Ethical tax planning sits firmly in the avoidance category, using transparent strategies that align with both the letter and spirit of tax law. If a scheme seems too good to be true or requires secrecy to work, it probably crosses the line into unacceptable territory.

How can R&D tax credits benefit my UK tech startup?

R&D tax credits reduce your corporation tax liability on qualifying innovation expenses, potentially recovering up to 27% of eligible costs. For loss-making startups, this comes as a cash payment rather than just a tax reduction, providing vital funding when you need it most. The relief covers salaries, subcontractor fees, software costs, and consumables used in qualifying projects.

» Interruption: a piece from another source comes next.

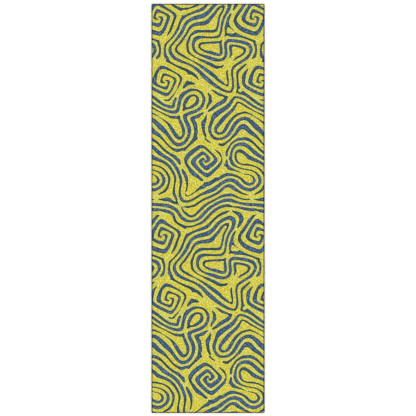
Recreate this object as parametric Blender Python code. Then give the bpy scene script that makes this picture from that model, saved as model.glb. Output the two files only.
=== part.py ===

They improve cash flow and support reinvestment in growth by returning capital you’ve already spent on innovation. Many startups use R&D credits to extend their runway by several months, fund additional hires, or accelerate product development. Our R&D tax credits guide explains the qualification criteria and claim process in detail.

What are the consequences of poor tax planning for small businesses?

Poor tax planning leads to penalties for late filing or payment, typically starting at £100 and escalating to percentage-based charges on unpaid amounts. You face cash flow problems when unexpected liabilities arise without adequate provisions, potentially forcing you to delay salaries, miss supplier payments, or reject growth opportunities. Lost tax relief opportunities mean you pay more than necessary, reducing capital available for investment.

Beyond immediate financial costs, compliance failures damage your reputation with investors who expect professional financial management as a prerequisite for funding. Banks scrutinise tax compliance when assessing lending applications. Customers and partners increasingly conduct due diligence that includes reviewing your financial governance. Poor planning undermines business sustainability by creating a cycle of reactive crisis management rather than strategic growth.